** begin **

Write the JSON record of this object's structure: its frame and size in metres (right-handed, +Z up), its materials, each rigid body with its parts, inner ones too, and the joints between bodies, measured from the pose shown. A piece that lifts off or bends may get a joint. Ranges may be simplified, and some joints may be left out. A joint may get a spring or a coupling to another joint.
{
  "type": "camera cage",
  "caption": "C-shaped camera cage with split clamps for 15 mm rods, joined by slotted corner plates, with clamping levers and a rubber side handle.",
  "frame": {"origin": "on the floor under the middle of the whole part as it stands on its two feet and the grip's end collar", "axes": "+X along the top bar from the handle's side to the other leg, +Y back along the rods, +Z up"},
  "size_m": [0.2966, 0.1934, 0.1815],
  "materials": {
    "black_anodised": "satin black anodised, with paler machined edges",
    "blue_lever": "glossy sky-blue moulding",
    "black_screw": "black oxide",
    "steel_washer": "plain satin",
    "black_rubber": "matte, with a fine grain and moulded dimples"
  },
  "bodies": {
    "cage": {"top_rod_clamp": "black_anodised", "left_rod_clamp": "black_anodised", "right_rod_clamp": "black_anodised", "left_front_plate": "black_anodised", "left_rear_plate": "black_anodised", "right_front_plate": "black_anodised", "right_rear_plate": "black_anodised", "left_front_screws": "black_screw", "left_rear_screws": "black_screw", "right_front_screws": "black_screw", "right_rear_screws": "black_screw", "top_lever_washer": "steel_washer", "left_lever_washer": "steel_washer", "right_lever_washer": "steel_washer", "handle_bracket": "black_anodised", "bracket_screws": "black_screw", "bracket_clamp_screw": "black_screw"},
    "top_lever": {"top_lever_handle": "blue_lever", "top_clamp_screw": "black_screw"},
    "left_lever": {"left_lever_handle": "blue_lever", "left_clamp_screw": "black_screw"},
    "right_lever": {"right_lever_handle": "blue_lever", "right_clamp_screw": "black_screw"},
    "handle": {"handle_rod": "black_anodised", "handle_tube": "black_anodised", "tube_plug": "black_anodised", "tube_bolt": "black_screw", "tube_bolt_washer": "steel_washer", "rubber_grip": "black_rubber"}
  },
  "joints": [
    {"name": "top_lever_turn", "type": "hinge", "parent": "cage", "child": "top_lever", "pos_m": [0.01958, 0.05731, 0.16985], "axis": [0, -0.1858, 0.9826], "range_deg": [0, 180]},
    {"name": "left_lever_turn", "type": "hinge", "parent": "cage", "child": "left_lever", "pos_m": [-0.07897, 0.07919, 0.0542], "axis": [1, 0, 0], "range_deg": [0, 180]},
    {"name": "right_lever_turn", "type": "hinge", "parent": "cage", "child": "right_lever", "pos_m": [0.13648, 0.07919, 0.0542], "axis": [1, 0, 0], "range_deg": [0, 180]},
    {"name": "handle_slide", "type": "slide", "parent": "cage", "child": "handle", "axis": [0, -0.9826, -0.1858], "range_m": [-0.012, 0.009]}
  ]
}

** end **

• [Exercise]: Copy all lines in the listing above where the string "materials" appears.

• [Solution for this problem]:
Write the JSON record of this object's structure: its frame and size in metres (right-handed, +Z up), its materials, each rigid body with its parts, inner ones too, and the joints between bodies, measured from the pose shown. A piece that lifts off or bends may get a joint. Ranges may be simplified, and some joints may be left out. A joint may get a spring or a coupling to another joint.
  "materials": {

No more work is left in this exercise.